Evan Malbone Johnson (June 6, 1791 - March 19, 1865) was a clergyman of the Episcopal Church in the United States of America. Born in Bristol, Rhode Island, he was ordained to the deaconate and priesthood by Bishop Alexander Viets Griswold. Often referred to as "Dominie" Johnson, he built Saint John's Church at 139 St Johns Place, Park Slope, Brooklyn, New York in 1826, and served that parish for 21 years as its rector without pay. Saint John's Church was consecrated on July 10, 1827, by Bishop John Henry Hobart.
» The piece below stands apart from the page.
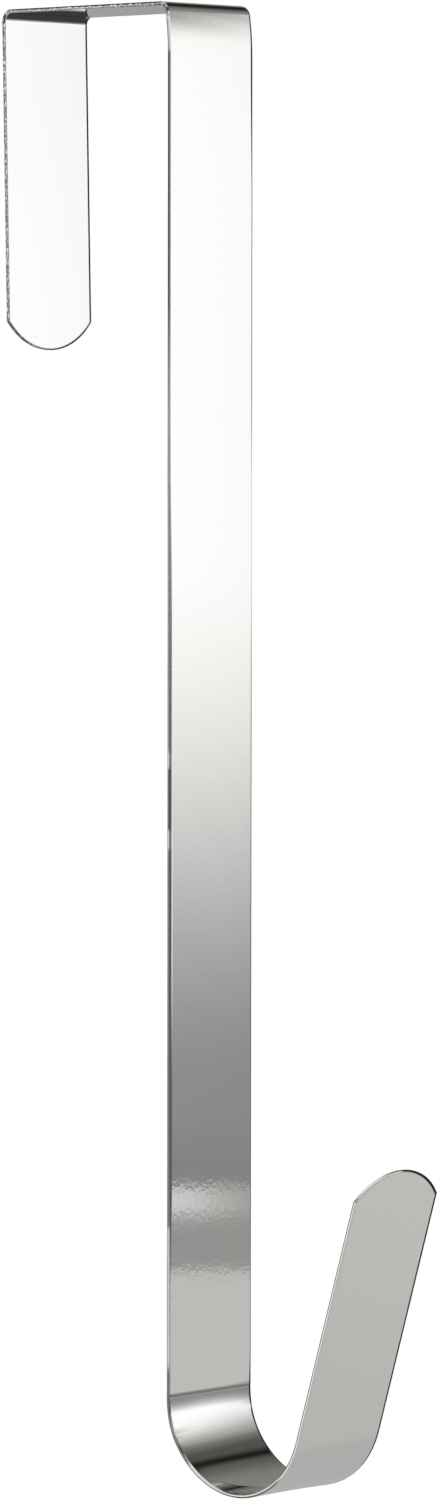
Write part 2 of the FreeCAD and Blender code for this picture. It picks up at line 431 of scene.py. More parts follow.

In 1847 Johnson established Saint Michael's Church, also in Brooklyn. He served that parish until his death. He was a prolific writer in the cautious pre-ritualist High Church school of Anglicanism. Johnson baptized William Edmond Armitage, later second Bishop of Wisconsin (1870-1873).

Johnson was the American editor of the influential A History of the Protestant Episcopal Church in America, by Samuel Wilberforce, Bishop of Oxford.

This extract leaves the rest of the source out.